> **INSTRUCTIONS FOR THE TASK**
What follows is a listing; restate every line of it word for word.

----

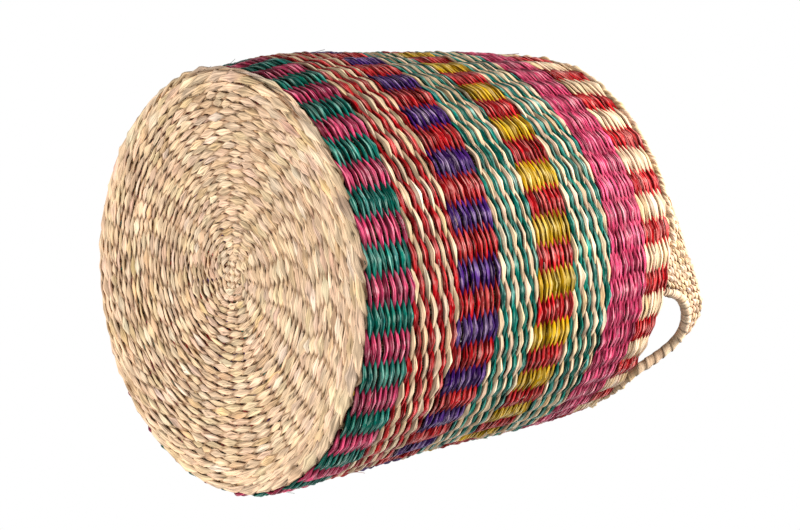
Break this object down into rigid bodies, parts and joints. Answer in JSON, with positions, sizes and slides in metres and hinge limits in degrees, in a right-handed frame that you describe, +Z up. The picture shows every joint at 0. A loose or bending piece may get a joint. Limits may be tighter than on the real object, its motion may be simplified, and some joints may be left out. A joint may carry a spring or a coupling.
{
  "type": "handled storage basket",
  "caption": "Round straight-sided basket twined from dyed grass over bent stakes, open at the top, with two handles woven into the rim.",
  "frame": {"origin": "middle of the flat ring that the basket stands on", "axes": "+Z up through the open top; +X towards handle a, -X towards handle b"},
  "size_m": [0.3612, 0.3616, 0.4515],
  "materials": {
    "natural_grass": "matt, straw coloured, slight sheen along the strands",
    "stake_grass": "matt, straw coloured",
    "teal_pink_grass": "dyed teal and pink grass in upright checks, slight sheen",
    "red_natural_grass": "dyed red and straw coloured grass in slanted stripes, slight sheen",
    "purple_red_grass": "dyed purple and red grass in upright checks, slight sheen",
    "teal_natural_grass": "dyed teal and straw coloured grass in slanted stripes, slight sheen",
    "yellow_red_grass": "dyed yellow and red grass in upright checks, slight sheen",
    "pink_grass": "dyed pink grass, slight sheen",
    "deep_red_natural_grass": "dyed red and straw coloured grass in upright checks, slight sheen"
  },
  "bodies": {
    "root": {"base_weave": "natural_grass", "base_edge_rows": "natural_grass", "wall_band_1_teal_pink": "teal_pink_grass", "wall_band_2_red_natural": "red_natural_grass", "wall_band_3_purple_red": "purple_red_grass", "wall_band_4_teal_natural": "teal_natural_grass", "wall_band_5_yellow_red": "yellow_red_grass", "wall_band_6_teal_natural": "teal_natural_grass", "wall_band_7_pink": "pink_grass", "wall_band_8_red_natural": "deep_red_natural_grass", "stake_01": "stake_grass", "stake_02": "stake_grass", "stake_03": "stake_grass", "stake_04": "stake_grass", "stake_05": "stake_grass", "stake_06": "stake_grass", "stake_07": "stake_grass", "stake_08": "stake_grass", "stake_09": "stake_grass", "stake_10": "stake_grass", "stake_11": "stake_grass", "stake_12": "stake_grass", "stake_13": "stake_grass", "stake_14": "stake_grass", "stake_15": "stake_grass", "stake_16": "stake_grass", "stake_17": "stake_grass", "stake_18": "stake_grass", "stake_19": "stake_grass", "stake_20": "stake_grass", "stake_21": "stake_grass", "stake_22": "stake_grass", "stake_23": "stake_grass", "stake_24": "stake_grass", "stake_25": "stake_grass", "stake_26": "stake_grass", "rim_border_a": "natural_grass", "handle_a_core": "natural_grass", "handle_a_binding": "natural_grass", "handle_a_strap": "natural_grass", "rim_border_b": "natural_grass", "handle_b_core": "natural_grass", "handle_b_binding": "natural_grass", "handle_b_strap": "natural_grass"}
  },
  "joints": []
}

----

> **EXERCISE RESULT**
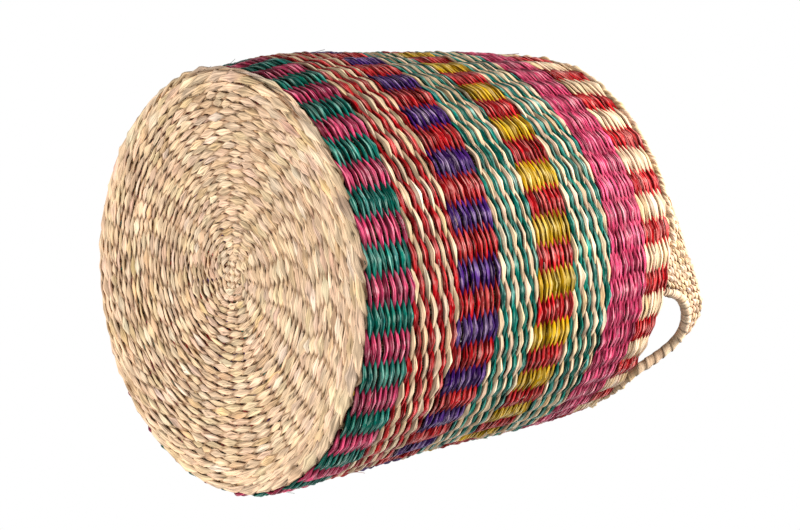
Break this object down into rigid bodies, parts and joints. Answer in JSON, with positions, sizes and slides in metres and hinge limits in degrees, in a right-handed frame that you describe, +Z up. The picture shows every joint at 0. A loose or bending piece may get a joint. Limits may be tighter than on the real object, its motion may be simplified, and some joints may be left out. A joint may carry a spring or a coupling.
{
  "type": "handled storage basket",
  "caption": "Round straight-sided basket twined from dyed grass over bent stakes, open at the top, with two handles woven into the rim.",
  "frame": {"origin": "middle of the flat ring that the basket stands on", "axes": "+Z up through the open top; +X towards handle a, -X towards handle b"},
  "size_m": [0.3612, 0.3616, 0.4515],
  "materials": {
    "natural_grass": "matt, straw coloured, slight sheen along the strands",
    "stake_grass": "matt, straw coloured",
    "teal_pink_grass": "dyed teal and pink grass in upright checks, slight sheen",
    "red_natural_grass": "dyed red and straw coloured grass in slanted stripes, slight sheen",
    "purple_red_grass": "dyed purple and red grass in upright checks, slight sheen",
    "teal_natural_grass": "dyed teal and straw coloured grass in slanted stripes, slight sheen",
    "yellow_red_grass": "dyed yellow and red grass in upright checks, slight sheen",
    "pink_grass": "dyed pink grass, slight sheen",
    "deep_red_natural_grass": "dyed red and straw coloured grass in upright checks, slight sheen"
  },
  "bodies": {
    "root": {"base_weave": "natural_grass", "base_edge_rows": "natural_grass", "wall_band_1_teal_pink": "teal_pink_grass", "wall_band_2_red_natural": "red_natural_grass", "wall_band_3_purple_red": "purple_red_grass", "wall_band_4_teal_natural": "teal_natural_grass", "wall_band_5_yellow_red": "yellow_red_grass", "wall_band_6_teal_natural": "teal_natural_grass", "wall_band_7_pink": "pink_grass", "wall_band_8_red_natural": "deep_red_natural_grass", "stake_01": "stake_grass", "stake_02": "stake_grass", "stake_03": "stake_grass", "stake_04": "stake_grass", "stake_05": "stake_grass", "stake_06": "stake_grass", "stake_07": "stake_grass", "stake_08": "stake_grass", "stake_09": "stake_grass", "stake_10": "stake_grass", "stake_11": "stake_grass", "stake_12": "stake_grass", "stake_13": "stake_grass", "stake_14": "stake_grass", "stake_15": "stake_grass", "stake_16": "stake_grass", "stake_17": "stake_grass", "stake_18": "stake_grass", "stake_19": "stake_grass", "stake_20": "stake_grass", "stake_21": "stake_grass", "stake_22": "stake_grass", "stake_23": "stake_grass", "stake_24": "stake_grass", "stake_25": "stake_grass", "stake_26": "stake_grass", "rim_border_a": "natural_grass", "handle_a_core": "natural_grass", "handle_a_binding": "natural_grass", "handle_a_strap": "natural_grass", "rim_border_b": "natural_grass", "handle_b_core": "natural_grass", "handle_b_binding": "natural_grass", "handle_b_strap": "natural_grass"}
  },
  "joints": []
}